Preventing and mitigating XXE based attacks can be fairly straight forward. Starts with training the development teams to ensure they understand both how the attack works and how to mitigate against these attacks in their coding, along side training using less complex data formats such as JSON, or updating and patching any XML processors and libraries to the most recent versions. Finally use validation methods such as XSD to ensure the incoming XML is in the correct form and rejected if it is not.
A8 – Insecure Deserialization:
To understand Deserialization lets first address Serialization – Serialization is the process of taking objects and converting them into a data format that can be easily stored and used later. This is often used to reduce the amount of storage needed or to send them as part of a communication process.

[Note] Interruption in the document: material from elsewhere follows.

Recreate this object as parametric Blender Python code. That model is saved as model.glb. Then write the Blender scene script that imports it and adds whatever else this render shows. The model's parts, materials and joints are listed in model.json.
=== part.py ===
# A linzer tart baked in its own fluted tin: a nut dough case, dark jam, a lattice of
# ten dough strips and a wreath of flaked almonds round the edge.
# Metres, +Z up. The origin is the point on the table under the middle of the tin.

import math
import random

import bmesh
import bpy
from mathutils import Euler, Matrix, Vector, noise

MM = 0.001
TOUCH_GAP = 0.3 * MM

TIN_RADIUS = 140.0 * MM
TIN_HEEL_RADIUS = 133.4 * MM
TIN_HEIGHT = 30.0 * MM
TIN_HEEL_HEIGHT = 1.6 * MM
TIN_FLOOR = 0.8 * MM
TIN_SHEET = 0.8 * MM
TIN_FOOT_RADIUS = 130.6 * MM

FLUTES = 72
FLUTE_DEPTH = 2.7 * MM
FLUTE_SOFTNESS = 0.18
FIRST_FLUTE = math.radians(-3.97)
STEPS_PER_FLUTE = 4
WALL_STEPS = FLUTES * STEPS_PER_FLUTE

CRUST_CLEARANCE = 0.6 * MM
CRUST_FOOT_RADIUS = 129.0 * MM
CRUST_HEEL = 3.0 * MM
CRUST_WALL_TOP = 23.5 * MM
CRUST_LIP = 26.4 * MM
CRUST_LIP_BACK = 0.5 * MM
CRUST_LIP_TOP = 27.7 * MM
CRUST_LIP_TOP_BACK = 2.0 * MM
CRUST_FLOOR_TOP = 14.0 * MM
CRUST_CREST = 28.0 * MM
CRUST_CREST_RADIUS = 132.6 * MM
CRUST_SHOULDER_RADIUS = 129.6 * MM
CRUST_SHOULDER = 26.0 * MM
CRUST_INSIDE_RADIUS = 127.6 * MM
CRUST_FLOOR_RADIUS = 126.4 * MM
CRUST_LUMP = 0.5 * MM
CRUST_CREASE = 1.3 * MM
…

Deserialization is the reverse of this - taking data and turning them into objects. Today the most common data format for this is JSON and prior to that XML. However, many traditional programming languages provide capabilities for serializing objects, often providing more scope and flexibility in the process than JSON (or XML). The downside to this is the ability for attackers to use these deserialization processes for malicious use which can result in the ability to perform remote code execution or data tampering attacks.

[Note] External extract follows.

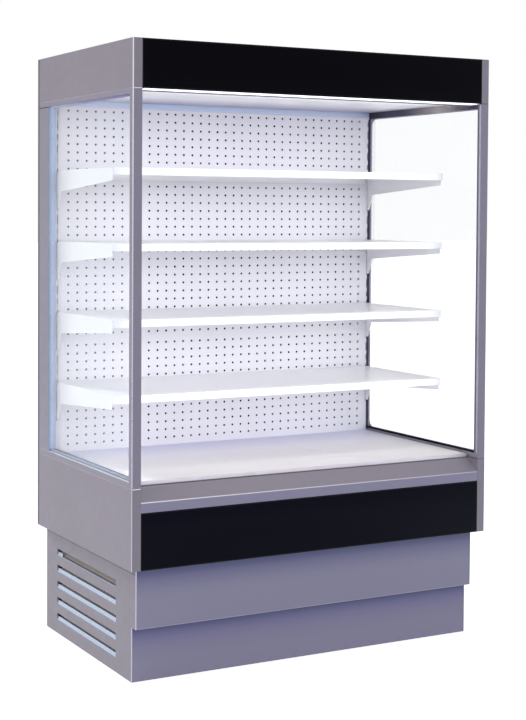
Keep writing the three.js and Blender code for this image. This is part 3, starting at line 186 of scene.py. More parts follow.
def galvanised():
    """Hot-dip zinc: a spangle of flat crystals with their own tone and gloss."""
    s = Shader(metallic=0.85)
    spangle = s.node("TexVoronoi", Vector=s.coordinates, Scale=70)
    crystal = s.node("SeparateColor", Color=spangle.outputs["Color"])
    s.colour(crystal.outputs["Red"], tone("a4a8ae"), tone("b3b7bc"), 0.0, 1.0)
    s.rough(crystal.outputs["Green"], 0.42, 0.5, 0.0, 1.0)
    s.bump((spangle.outputs["Distance"], 0.08, 0.0003), (s.noise(900, 2), 0.1, 0.0001))
    return s.material


def drawn(colour, along=(1, 1, 60), roughness=0.32, metallic=1.0):
    """Rolled or drawn metal with fine lines along one axis."""
    s = Shader(metallic)
    grain = s.noise(90, 4, along)
    s.colour(grain, tone(colour, 0.86), tone(colour, 1.08))
    s.rough(grain, roughness - 0.08, roughness + 0.1)
    s.bump((grain, 0.12, 0.0001))
    return s.material


def moulded(colour, roughness=0.45, texture=0.12):
    s = Shader()
    s.colour(s.noise(5, 3), tone(colour, 0.96), tone(colour, 1.04))
    s.rough(s.noise(120, 3), roughness - 0.06, roughness + 0.06)
    s.bump((s.noise(1400, 2), texture, 0.0002))
    return s.material


def light_and_shade_paint(axis, start, end, stops, roughness=0.4, metallic=0.0, specular=0.5):
    """Paint whose colour changes along one axis, between two places on it in metres, used for painted light and
    shade.
    """
    s = Shader(metallic, specular)
    place = s.node("SeparateXYZ", s.coordinates).outputs[axis]
    stops = [stop.split() for stop in stops.split(",")]
    stops = [(float(at), tone(code)) for at, code in stops]
    s.link(s.ramp(s.spread(place, 0, 1, start, end), *stops), "Base Color")
    s.rough(s.noise(38, 3), roughness - 0.05, roughness + 0.05)
    s.bump((s.noise(620, 2), 0.08, 0.0003))
    return s.material


def clear_glass():
    """Clear float glass that lets the lamps through."""
    s = Shader()
    for name, value in (("Transmission Weight", 1.0), ("IOR", 1.12), ("Roughness", 0.0)):
        s.bsdf.inputs[name].default_value = value
    s.colour(s.noise(0.8, 1), tone("ffffff"), tone("fdfeff"))
    clear = s.node("BsdfTransparent", Color=tone("fafcfd"))
    mix = s.node("MixShader", s.node("LightPath").outputs["Is Shadow Ray"], s.bsdf.outputs[0], clear.outputs[0])
    s.tree.links.new(mix.outputs[0], s.tree.nodes["Material Output"].inputs["Surface"])
    return s.material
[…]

The impact of deserialization attacks will vary depending on the criticality of the targeted application but remote code execution attacks are some of the most dangerous, so organizations should be vigilant in both their detection and remediation efforts. Remediation, as is often the case, starts with developer education, ensuring that the applications are designed to not accept serialized objects from untrusted sources, or when it isn’t possible, to ensure they are in the most primitive data type possible. Additionally, isolating the deserialization code to run in low privilege memory, logging successes and failures of the deserialization process, and restricting incoming and outgoing network connectivity to/from servers and containers performing desterilization will contribute to minimizing the risks
A10 – Insufficient Logging and Monitoring:
Organizations are bombarded by logs, a whole segment in the security industry exists around parsing and aggregating log data to provide analysts a better view of their world. And yet, at A10 in the OWASP top 10 2017 we have an entry for logging and monitoring. This often leads to analysis paralysis – too much information – difficulty in spotting the wood from the trees, and by the time the team discover the attack its too late. Or certain types of information are simply ignored such as failed login attempts from users. And worse still some logs are simply not captured or generated such as logs from Inflight Penetration test, or the automated DAST scanning that occurs each week.

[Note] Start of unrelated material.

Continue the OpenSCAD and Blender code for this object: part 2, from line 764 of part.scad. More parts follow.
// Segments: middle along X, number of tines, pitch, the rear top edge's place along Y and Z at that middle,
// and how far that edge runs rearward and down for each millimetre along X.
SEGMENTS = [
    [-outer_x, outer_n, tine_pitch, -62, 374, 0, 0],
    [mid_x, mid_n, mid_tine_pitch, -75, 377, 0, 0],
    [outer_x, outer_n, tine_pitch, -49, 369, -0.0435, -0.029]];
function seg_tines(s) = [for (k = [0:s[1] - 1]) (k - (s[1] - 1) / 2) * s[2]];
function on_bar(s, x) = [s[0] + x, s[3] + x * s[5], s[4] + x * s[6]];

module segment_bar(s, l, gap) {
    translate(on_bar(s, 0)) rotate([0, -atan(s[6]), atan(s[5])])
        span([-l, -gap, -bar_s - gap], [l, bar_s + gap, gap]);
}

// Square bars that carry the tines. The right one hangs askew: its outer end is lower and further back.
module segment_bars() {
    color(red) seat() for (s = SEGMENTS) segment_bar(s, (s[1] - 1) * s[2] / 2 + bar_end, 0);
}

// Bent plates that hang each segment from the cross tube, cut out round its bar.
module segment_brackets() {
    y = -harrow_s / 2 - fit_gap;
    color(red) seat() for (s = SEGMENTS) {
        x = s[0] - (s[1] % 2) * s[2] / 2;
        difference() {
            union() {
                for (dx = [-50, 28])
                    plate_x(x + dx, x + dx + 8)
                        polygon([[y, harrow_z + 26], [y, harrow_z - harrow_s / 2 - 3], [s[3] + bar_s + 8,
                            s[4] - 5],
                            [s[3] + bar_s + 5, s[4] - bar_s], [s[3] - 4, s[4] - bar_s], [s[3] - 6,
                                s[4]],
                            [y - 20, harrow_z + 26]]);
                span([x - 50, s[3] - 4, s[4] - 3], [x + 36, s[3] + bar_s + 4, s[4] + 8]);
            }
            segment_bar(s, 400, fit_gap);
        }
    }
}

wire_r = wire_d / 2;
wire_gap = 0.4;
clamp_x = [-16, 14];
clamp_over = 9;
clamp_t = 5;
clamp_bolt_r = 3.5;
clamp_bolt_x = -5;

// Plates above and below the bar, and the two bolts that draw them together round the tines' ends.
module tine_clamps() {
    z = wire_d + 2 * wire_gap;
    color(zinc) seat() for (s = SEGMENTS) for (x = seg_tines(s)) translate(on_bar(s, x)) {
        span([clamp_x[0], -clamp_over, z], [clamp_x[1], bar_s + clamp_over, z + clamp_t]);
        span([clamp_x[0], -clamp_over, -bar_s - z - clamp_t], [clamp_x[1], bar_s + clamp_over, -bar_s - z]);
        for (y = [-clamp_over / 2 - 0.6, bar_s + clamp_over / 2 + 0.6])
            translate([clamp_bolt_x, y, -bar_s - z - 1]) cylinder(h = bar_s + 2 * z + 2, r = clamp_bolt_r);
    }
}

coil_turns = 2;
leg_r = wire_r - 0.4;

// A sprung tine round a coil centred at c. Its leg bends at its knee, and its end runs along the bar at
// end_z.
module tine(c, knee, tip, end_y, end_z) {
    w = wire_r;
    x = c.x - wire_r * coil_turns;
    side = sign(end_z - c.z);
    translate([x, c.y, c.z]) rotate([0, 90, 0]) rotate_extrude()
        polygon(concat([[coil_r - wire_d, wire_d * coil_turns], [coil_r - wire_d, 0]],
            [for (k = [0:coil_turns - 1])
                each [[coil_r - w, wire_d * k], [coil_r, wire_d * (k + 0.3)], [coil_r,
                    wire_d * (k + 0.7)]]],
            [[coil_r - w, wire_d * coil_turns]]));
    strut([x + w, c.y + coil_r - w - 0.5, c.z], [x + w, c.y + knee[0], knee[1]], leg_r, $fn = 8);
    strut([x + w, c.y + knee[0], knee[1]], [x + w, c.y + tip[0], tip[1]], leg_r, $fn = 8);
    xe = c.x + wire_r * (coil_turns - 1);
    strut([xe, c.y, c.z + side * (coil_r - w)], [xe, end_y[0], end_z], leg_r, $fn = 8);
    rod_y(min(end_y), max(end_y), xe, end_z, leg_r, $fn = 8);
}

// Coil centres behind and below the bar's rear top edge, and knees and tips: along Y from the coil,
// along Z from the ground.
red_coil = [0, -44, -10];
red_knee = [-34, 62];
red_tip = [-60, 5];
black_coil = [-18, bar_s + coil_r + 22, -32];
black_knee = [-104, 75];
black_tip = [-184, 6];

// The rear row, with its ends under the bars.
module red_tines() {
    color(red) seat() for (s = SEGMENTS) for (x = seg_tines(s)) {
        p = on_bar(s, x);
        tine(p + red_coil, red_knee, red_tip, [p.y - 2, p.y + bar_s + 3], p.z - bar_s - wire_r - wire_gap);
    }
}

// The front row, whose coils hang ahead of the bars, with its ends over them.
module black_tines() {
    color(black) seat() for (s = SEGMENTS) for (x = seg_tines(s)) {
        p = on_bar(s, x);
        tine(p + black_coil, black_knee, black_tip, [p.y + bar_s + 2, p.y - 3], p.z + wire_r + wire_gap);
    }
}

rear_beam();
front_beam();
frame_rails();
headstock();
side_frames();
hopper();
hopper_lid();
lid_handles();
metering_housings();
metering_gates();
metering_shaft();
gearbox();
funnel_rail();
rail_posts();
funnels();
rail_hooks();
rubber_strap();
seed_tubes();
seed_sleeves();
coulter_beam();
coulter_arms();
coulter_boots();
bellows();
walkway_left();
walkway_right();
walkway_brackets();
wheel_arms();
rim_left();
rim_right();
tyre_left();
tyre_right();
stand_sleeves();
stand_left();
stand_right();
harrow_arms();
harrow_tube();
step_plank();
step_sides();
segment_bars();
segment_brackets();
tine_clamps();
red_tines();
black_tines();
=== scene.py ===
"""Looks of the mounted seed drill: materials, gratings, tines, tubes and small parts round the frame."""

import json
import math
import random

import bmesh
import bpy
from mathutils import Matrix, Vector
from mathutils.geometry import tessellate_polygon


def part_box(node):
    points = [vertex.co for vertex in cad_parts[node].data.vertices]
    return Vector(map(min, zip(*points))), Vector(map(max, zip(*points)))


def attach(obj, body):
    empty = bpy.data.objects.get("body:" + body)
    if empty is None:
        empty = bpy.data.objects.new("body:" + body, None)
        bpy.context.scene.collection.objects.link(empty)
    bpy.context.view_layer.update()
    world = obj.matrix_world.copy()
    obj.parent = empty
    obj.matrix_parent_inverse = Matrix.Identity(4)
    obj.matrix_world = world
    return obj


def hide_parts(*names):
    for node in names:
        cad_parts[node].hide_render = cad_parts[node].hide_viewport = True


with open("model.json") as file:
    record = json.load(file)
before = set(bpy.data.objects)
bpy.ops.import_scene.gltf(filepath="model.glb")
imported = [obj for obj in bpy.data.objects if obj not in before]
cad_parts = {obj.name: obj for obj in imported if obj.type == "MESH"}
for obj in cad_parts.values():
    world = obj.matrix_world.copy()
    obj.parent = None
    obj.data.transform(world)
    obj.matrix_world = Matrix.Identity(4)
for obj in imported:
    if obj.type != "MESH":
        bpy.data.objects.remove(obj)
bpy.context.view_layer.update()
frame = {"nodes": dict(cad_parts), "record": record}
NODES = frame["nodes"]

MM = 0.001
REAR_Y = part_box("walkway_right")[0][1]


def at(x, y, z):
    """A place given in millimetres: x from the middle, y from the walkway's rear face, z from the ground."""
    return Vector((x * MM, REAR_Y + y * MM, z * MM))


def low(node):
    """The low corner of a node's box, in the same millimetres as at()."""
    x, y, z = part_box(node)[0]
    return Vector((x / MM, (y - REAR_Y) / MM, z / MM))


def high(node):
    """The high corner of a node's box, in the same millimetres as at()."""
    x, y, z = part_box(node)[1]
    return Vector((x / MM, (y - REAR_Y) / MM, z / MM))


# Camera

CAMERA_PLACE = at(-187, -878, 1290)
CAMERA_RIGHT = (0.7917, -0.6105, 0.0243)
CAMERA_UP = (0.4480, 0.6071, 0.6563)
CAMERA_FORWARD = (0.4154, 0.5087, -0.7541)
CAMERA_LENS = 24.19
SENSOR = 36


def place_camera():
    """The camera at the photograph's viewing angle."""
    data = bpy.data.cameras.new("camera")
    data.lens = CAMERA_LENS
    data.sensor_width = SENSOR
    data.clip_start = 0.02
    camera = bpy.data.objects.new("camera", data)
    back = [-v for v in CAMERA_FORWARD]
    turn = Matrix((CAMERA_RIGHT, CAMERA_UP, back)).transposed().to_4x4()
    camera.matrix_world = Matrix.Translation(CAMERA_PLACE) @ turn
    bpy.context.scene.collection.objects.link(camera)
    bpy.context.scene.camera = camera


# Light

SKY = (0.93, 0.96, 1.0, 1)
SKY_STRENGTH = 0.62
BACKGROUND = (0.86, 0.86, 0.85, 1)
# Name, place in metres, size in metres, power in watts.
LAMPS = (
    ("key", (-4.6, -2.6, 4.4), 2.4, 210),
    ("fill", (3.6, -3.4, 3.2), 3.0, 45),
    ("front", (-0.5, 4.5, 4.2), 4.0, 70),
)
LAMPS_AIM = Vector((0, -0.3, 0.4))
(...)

Attackers rely on this flood (or lack therefore) of log information to mask their actions, passing unseen into an organization’s infrastructure and achieving their ultimate goal. With the average time to detect a breach in 2016 being 191 days, this leaves a huge opportunity window for attackers.
Mitigation for this is beyond a traditional DAST scanner (or SAST scanner). Rather organizations need to ensure their security analysts have a full view of the risk intelligence and are not discounting attacks because ‘its scan time’ or ‘there’s a penetration test happening soon’ - ensuring that applications, especially critical business apps – log failures, transactions and other events can be sent to central log repositories and correlated with other logs for wider context and understanding. And ensuring there is a robust incident response process in place that Analysts can call upon should they deem it appropriate.
Although there are some changes to the 2017 OWASP top 10, when you consider the attacks that have remained in the list over the past 10 years we consistently see the same ones on the list, especially at the top. Injection based attacks at the no 1 spot continues to be the biggest source of successful attack and breach despite the availability of abundant training documents, coding best practice and even scanners available to help organizations address the challenges.
Ultimately the challenges facing organizations are – in many ways – self-perpetuating. Business pressures, time pressures, budgetary pressures all cause challenges in how applications are brought to market. Single point in time penetration testing whilst a great start is only as relevant as the point in time of the test. If a company develops the application further afterwards then they have no way to spot the issues.
Likewise with application scanning – as we have seen some of the top 10 cannot easily be detected by scanners. However, implanting human intelligence and automated scanning in tandem, as well as educating the development team can help to reduce the risks. Ultimately as we move into 2018, these risks remain a big challenge and it’s one for each of us – vendors, developers and organizations to make it as difficult as possible for attackers to gain a foothold into the business through weak application development processes.